EXERCISE AIM:
What is needed is an exact copy of the lines from the line containing "What OpenSCAD source" to the line containing "is in millimetres.", both lines included, and nothing else.

MATERIAL PROVIDED:
+---+
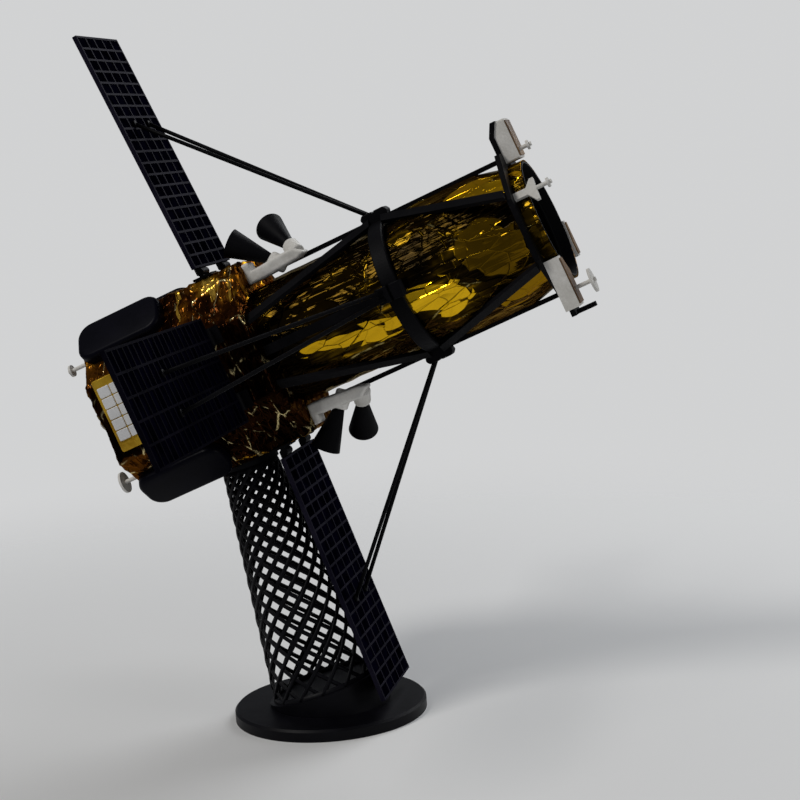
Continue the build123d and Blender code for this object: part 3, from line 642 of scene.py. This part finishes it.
+---+
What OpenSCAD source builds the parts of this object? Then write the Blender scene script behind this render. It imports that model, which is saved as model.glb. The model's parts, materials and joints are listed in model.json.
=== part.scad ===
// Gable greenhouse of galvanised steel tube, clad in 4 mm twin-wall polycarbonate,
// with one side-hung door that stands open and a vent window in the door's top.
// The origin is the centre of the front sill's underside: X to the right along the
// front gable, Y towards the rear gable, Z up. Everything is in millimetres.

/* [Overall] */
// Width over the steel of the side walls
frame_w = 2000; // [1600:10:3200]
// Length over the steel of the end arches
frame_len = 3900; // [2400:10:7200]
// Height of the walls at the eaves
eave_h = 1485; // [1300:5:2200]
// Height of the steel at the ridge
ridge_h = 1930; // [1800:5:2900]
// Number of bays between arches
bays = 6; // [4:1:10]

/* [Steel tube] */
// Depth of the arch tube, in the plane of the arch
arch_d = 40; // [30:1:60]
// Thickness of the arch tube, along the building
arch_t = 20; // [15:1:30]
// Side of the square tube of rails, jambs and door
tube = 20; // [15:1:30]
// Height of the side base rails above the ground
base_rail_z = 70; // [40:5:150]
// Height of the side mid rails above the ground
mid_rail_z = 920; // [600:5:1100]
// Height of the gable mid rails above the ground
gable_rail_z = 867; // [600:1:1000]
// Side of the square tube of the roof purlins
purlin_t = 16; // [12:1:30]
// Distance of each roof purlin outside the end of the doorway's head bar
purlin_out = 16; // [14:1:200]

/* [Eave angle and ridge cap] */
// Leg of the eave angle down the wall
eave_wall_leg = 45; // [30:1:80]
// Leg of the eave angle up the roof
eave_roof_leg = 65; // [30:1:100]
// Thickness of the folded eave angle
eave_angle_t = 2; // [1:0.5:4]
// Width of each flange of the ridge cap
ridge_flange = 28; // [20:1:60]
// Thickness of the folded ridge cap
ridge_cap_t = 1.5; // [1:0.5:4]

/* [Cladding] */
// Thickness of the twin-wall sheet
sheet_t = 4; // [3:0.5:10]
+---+
OUTPUT BELOW:
What OpenSCAD source builds the parts of this object? Then write the Blender scene script behind this render. It imports that model, which is saved as model.glb. The model's parts, materials and joints are listed in model.json.
=== part.scad ===
// Gable greenhouse of galvanised steel tube, clad in 4 mm twin-wall polycarbonate,
// with one side-hung door that stands open and a vent window in the door's top.
// The origin is the centre of the front sill's underside: X to the right along the
// front gable, Y towards the rear gable, Z up. Everything is in millimetres.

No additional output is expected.